Detroit’s bankruptcy attorneys want a judge to block an aggressive creditor from gaining access to the personal financial information of 20,000 retired city workers.
In their latest legal tussle with bond insurer Syncora Guarantee Inc., city attorneys said the “billion-dollar insurance” company’s request “crosses the line” in its quest to discredit a plan to limit pension cuts at the expense of other unsecured creditors.
“Although it is still early, Syncora’s outsized approach to discovery has shown it will stop at nothing to sabotage the Grand Bargain and derail the city’s Plan of Adjustment,” city attorney Deborah Kovsky-Apap wrote in a court filing late Wednesday night.
On Thursday, U.S. Bankruptcy Judge Steven Rhodes set a hearing on the issue for June 26.
Michigan Attorney General Bill Schuette, who has endorsed the “grand bargain” for Detroit pensioners, said Thursday he will oppose Syncora’s attempt to gain access to retiree financial information.
“Detroit’s retired cops and firefighters worked all their lives to protect us and now their privacy needs to be protected,” Schuette said in a statement.

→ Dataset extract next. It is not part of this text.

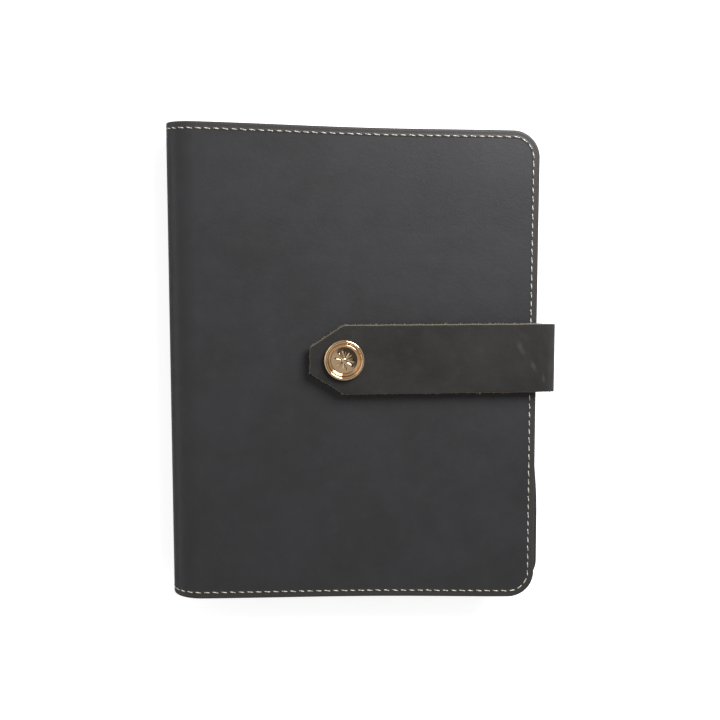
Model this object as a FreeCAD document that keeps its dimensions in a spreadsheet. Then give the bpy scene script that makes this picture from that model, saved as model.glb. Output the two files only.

Syncora is a Bermuda-based bond insurance company facing the prospect of losing hundreds of millions of dollars if Detroit is successful in wiping out a Kwame Kilpatrick-era pension debt deal that is blamed for plunging the city into bankruptcy.
The insurer has been aggressively seeking a sale of city-owned art and has made numerous legal moves in Detroit’s 11-month-old bankruptcy to slow the city’s efforts to exit Chapter 9 proceedings.
More than 32,000 retired and active city workers are eligible to vote on the city’s plan to reduce their pension benefits — a plan the city’s largest labor union endorsed last Friday.
Syncora has served the city with 80 document requests, some of which Rhodes called “unreasonable” earlier this month when he delayed a planned trial over Detroit’s debt-cutting reorganization plan by three week.
“The only possible explanation for this outrageous request is that Syncora is attempting to gain a litigation advantage by harassing, oppressing and embarrassing the city and its retirees,” Kovsky-Apap said.
Syncora attorney William Arnault said the bond insurer would accept information about retiree finances that does not identify them by name and just lists the town and state they live in.
“In short, we are trying to determine the extent of the city’s knowledge regarding the location and financial position of the city’s retirees,” Arnault wrote in a June 12 email to city attorneys.
The city’s attorneys attached the email as an exhibit in Wednesday’s court filing.
Detroit attorney Greg Shumaker replied to Snycora’s legal team at a Chicago law firm, saying in a June 13 email that the request for the personal financial standing of retired city workers is “irrelevant, overly burdensome and personally intrusive information.”